--- begin Supplied data ---

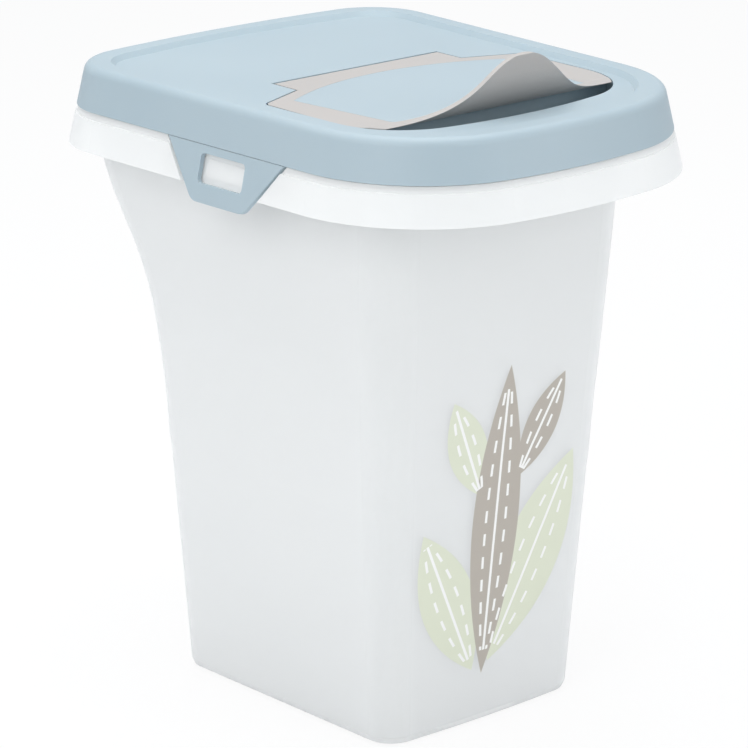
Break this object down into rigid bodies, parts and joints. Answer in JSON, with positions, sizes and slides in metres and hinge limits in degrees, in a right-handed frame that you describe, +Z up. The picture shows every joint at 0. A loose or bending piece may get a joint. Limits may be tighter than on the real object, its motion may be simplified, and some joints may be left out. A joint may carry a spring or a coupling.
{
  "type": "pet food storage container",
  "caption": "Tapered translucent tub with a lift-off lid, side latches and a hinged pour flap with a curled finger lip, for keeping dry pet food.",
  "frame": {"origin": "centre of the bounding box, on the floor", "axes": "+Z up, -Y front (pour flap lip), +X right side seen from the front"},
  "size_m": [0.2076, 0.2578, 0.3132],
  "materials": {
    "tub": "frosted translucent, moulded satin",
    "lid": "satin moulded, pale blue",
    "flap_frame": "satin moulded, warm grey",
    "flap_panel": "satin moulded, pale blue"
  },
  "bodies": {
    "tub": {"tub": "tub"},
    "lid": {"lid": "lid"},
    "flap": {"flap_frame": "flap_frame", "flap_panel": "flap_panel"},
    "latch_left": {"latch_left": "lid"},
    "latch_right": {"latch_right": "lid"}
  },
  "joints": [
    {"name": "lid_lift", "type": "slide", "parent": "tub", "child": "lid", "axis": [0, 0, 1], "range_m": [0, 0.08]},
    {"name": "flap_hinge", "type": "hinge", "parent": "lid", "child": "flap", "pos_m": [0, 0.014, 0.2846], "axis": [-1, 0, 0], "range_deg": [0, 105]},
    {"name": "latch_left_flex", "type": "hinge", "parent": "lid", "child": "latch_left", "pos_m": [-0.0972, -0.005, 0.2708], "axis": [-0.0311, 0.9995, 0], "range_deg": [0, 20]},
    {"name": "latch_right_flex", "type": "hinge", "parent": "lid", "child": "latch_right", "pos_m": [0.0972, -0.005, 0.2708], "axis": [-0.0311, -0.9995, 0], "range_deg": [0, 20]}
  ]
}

--- end Supplied data ---

**Task directions**
Write out all the lines again, exactly as they are.

**Complete response**
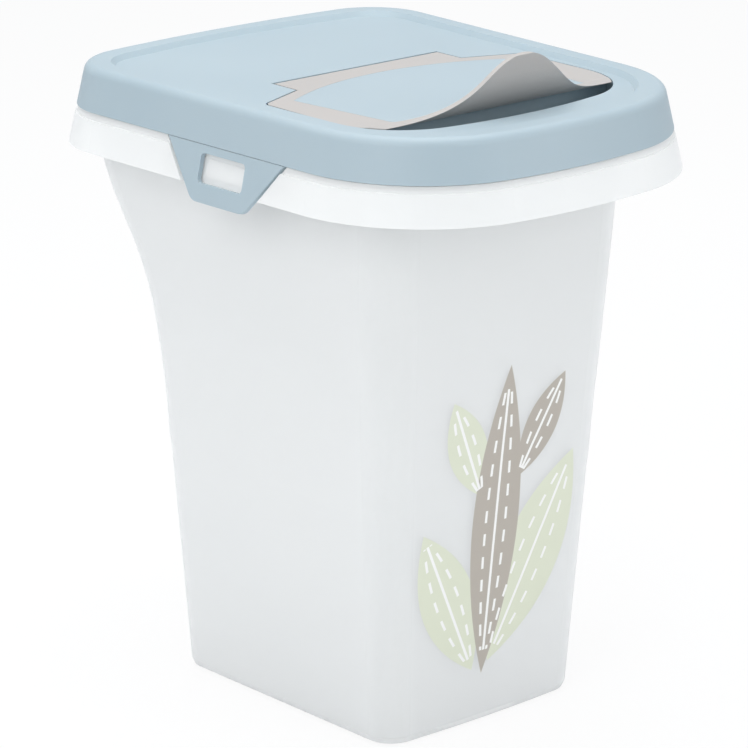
Break this object down into rigid bodies, parts and joints. Answer in JSON, with positions, sizes and slides in metres and hinge limits in degrees, in a right-handed frame that you describe, +Z up. The picture shows every joint at 0. A loose or bending piece may get a joint. Limits may be tighter than on the real object, its motion may be simplified, and some joints may be left out. A joint may carry a spring or a coupling.
{
  "type": "pet food storage container",
  "caption": "Tapered translucent tub with a lift-off lid, side latches and a hinged pour flap with a curled finger lip, for keeping dry pet food.",
  "frame": {"origin": "centre of the bounding box, on the floor", "axes": "+Z up, -Y front (pour flap lip), +X right side seen from the front"},
  "size_m": [0.2076, 0.2578, 0.3132],
  "materials": {
    "tub": "frosted translucent, moulded satin",
    "lid": "satin moulded, pale blue",
    "flap_frame": "satin moulded, warm grey",
    "flap_panel": "satin moulded, pale blue"
  },
  "bodies": {
    "tub": {"tub": "tub"},
    "lid": {"lid": "lid"},
    "flap": {"flap_frame": "flap_frame", "flap_panel": "flap_panel"},
    "latch_left": {"latch_left": "lid"},
    "latch_right": {"latch_right": "lid"}
  },
  "joints": [
    {"name": "lid_lift", "type": "slide", "parent": "tub", "child": "lid", "axis": [0, 0, 1], "range_m": [0, 0.08]},
    {"name": "flap_hinge", "type": "hinge", "parent": "lid", "child": "flap", "pos_m": [0, 0.014, 0.2846], "axis": [-1, 0, 0], "range_deg": [0, 105]},
    {"name": "latch_left_flex", "type": "hinge", "parent": "lid", "child": "latch_left", "pos_m": [-0.0972, -0.005, 0.2708], "axis": [-0.0311, 0.9995, 0], "range_deg": [0, 20]},
    {"name": "latch_right_flex", "type": "hinge", "parent": "lid", "child": "latch_right", "pos_m": [0.0972, -0.005, 0.2708], "axis": [-0.0311, -0.9995, 0], "range_deg": [0, 20]}
  ]
}